## [WHAT YOU WILL DO]
Reproduce each line of the material precisely.

****************

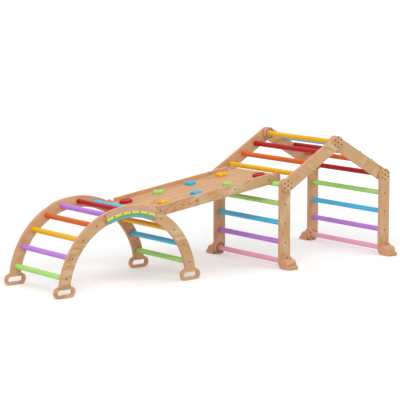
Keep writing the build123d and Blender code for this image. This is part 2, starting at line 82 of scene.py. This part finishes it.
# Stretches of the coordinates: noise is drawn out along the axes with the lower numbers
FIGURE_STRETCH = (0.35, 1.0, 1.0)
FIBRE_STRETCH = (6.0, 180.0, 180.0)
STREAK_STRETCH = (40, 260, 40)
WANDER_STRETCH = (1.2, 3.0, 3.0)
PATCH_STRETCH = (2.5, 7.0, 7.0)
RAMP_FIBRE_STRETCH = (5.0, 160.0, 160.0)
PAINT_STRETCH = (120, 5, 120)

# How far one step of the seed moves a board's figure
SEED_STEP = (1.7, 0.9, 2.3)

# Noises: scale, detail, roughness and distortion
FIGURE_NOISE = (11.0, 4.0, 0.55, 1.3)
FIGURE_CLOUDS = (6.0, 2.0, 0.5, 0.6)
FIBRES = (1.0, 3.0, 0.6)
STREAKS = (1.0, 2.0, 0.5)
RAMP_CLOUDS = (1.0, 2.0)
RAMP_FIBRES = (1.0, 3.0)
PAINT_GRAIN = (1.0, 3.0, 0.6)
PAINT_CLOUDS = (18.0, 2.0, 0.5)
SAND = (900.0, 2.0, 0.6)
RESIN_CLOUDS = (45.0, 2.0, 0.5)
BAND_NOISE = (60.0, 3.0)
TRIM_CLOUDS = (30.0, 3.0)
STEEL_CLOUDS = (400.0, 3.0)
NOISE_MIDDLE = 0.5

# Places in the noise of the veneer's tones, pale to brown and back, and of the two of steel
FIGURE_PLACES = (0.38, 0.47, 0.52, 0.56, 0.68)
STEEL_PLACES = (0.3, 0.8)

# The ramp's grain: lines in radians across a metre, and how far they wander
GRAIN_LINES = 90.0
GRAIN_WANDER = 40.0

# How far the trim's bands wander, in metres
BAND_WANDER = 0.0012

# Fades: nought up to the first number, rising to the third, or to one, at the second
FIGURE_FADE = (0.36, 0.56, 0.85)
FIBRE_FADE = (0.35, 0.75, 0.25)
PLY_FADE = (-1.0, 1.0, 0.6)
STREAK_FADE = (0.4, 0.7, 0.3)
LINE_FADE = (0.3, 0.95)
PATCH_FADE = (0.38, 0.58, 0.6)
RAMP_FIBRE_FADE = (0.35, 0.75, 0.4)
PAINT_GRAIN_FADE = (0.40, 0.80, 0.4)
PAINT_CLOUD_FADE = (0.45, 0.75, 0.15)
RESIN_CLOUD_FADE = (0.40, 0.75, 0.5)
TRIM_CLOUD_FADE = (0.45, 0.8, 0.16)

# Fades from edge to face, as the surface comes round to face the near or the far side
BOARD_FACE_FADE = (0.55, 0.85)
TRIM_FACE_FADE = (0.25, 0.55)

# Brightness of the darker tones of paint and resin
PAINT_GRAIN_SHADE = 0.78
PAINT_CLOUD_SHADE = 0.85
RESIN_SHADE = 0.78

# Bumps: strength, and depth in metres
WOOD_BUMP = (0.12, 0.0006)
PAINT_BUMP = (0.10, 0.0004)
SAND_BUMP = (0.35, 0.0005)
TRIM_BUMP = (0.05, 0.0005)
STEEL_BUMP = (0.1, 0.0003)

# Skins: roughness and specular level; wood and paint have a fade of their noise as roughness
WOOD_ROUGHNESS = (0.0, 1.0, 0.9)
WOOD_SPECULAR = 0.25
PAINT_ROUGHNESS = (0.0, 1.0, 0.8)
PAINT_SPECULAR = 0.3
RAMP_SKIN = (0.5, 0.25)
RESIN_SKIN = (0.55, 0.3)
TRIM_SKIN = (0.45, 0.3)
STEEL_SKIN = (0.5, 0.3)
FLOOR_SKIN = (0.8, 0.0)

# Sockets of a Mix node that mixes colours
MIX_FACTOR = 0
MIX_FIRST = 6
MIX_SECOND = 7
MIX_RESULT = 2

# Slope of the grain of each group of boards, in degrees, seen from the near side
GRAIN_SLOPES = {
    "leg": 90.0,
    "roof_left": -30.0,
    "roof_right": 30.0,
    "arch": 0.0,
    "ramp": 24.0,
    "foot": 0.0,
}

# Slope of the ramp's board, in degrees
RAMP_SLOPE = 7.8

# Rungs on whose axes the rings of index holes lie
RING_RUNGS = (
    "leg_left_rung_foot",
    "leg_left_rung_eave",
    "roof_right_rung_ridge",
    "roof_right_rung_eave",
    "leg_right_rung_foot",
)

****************

## [ANSWER TO THIS EXERCISE]
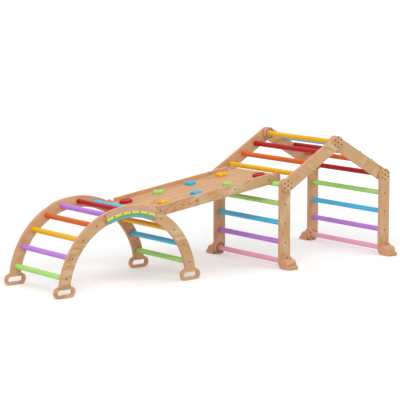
Keep writing the build123d and Blender code for this image. This is part 2, starting at line 82 of scene.py. This part finishes it.
# Stretches of the coordinates: noise is drawn out along the axes with the lower numbers
FIGURE_STRETCH = (0.35, 1.0, 1.0)
FIBRE_STRETCH = (6.0, 180.0, 180.0)
STREAK_STRETCH = (40, 260, 40)
WANDER_STRETCH = (1.2, 3.0, 3.0)
PATCH_STRETCH = (2.5, 7.0, 7.0)
RAMP_FIBRE_STRETCH = (5.0, 160.0, 160.0)
PAINT_STRETCH = (120, 5, 120)

# How far one step of the seed moves a board's figure
SEED_STEP = (1.7, 0.9, 2.3)

# Noises: scale, detail, roughness and distortion
FIGURE_NOISE = (11.0, 4.0, 0.55, 1.3)
FIGURE_CLOUDS = (6.0, 2.0, 0.5, 0.6)
FIBRES = (1.0, 3.0, 0.6)
STREAKS = (1.0, 2.0, 0.5)
RAMP_CLOUDS = (1.0, 2.0)
RAMP_FIBRES = (1.0, 3.0)
PAINT_GRAIN = (1.0, 3.0, 0.6)
PAINT_CLOUDS = (18.0, 2.0, 0.5)
SAND = (900.0, 2.0, 0.6)
RESIN_CLOUDS = (45.0, 2.0, 0.5)
BAND_NOISE = (60.0, 3.0)
TRIM_CLOUDS = (30.0, 3.0)
STEEL_CLOUDS = (400.0, 3.0)
NOISE_MIDDLE = 0.5

# Places in the noise of the veneer's tones, pale to brown and back, and of the two of steel
FIGURE_PLACES = (0.38, 0.47, 0.52, 0.56, 0.68)
STEEL_PLACES = (0.3, 0.8)

# The ramp's grain: lines in radians across a metre, and how far they wander
GRAIN_LINES = 90.0
GRAIN_WANDER = 40.0

# How far the trim's bands wander, in metres
BAND_WANDER = 0.0012

# Fades: nought up to the first number, rising to the third, or to one, at the second
FIGURE_FADE = (0.36, 0.56, 0.85)
FIBRE_FADE = (0.35, 0.75, 0.25)
PLY_FADE = (-1.0, 1.0, 0.6)
STREAK_FADE = (0.4, 0.7, 0.3)
LINE_FADE = (0.3, 0.95)
PATCH_FADE = (0.38, 0.58, 0.6)
RAMP_FIBRE_FADE = (0.35, 0.75, 0.4)
PAINT_GRAIN_FADE = (0.40, 0.80, 0.4)
PAINT_CLOUD_FADE = (0.45, 0.75, 0.15)
RESIN_CLOUD_FADE = (0.40, 0.75, 0.5)
TRIM_CLOUD_FADE = (0.45, 0.8, 0.16)

# Fades from edge to face, as the surface comes round to face the near or the far side
BOARD_FACE_FADE = (0.55, 0.85)
TRIM_FACE_FADE = (0.25, 0.55)

# Brightness of the darker tones of paint and resin
PAINT_GRAIN_SHADE = 0.78
PAINT_CLOUD_SHADE = 0.85
RESIN_SHADE = 0.78

# Bumps: strength, and depth in metres
WOOD_BUMP = (0.12, 0.0006)
PAINT_BUMP = (0.10, 0.0004)
SAND_BUMP = (0.35, 0.0005)
TRIM_BUMP = (0.05, 0.0005)
STEEL_BUMP = (0.1, 0.0003)

# Skins: roughness and specular level; wood and paint have a fade of their noise as roughness
WOOD_ROUGHNESS = (0.0, 1.0, 0.9)
WOOD_SPECULAR = 0.25
PAINT_ROUGHNESS = (0.0, 1.0, 0.8)
PAINT_SPECULAR = 0.3
RAMP_SKIN = (0.5, 0.25)
RESIN_SKIN = (0.55, 0.3)
TRIM_SKIN = (0.45, 0.3)
STEEL_SKIN = (0.5, 0.3)
FLOOR_SKIN = (0.8, 0.0)

# Sockets of a Mix node that mixes colours
MIX_FACTOR = 0
MIX_FIRST = 6
MIX_SECOND = 7
MIX_RESULT = 2

# Slope of the grain of each group of boards, in degrees, seen from the near side
GRAIN_SLOPES = {
    "leg": 90.0,
    "roof_left": -30.0,
    "roof_right": 30.0,
    "arch": 0.0,
    "ramp": 24.0,
    "foot": 0.0,
}

# Slope of the ramp's board, in degrees
RAMP_SLOPE = 7.8

# Rungs on whose axes the rings of index holes lie
RING_RUNGS = (
    "leg_left_rung_foot",
    "leg_left_rung_eave",
    "roof_right_rung_ridge",
    "roof_right_rung_eave",
    "leg_right_rung_foot",
)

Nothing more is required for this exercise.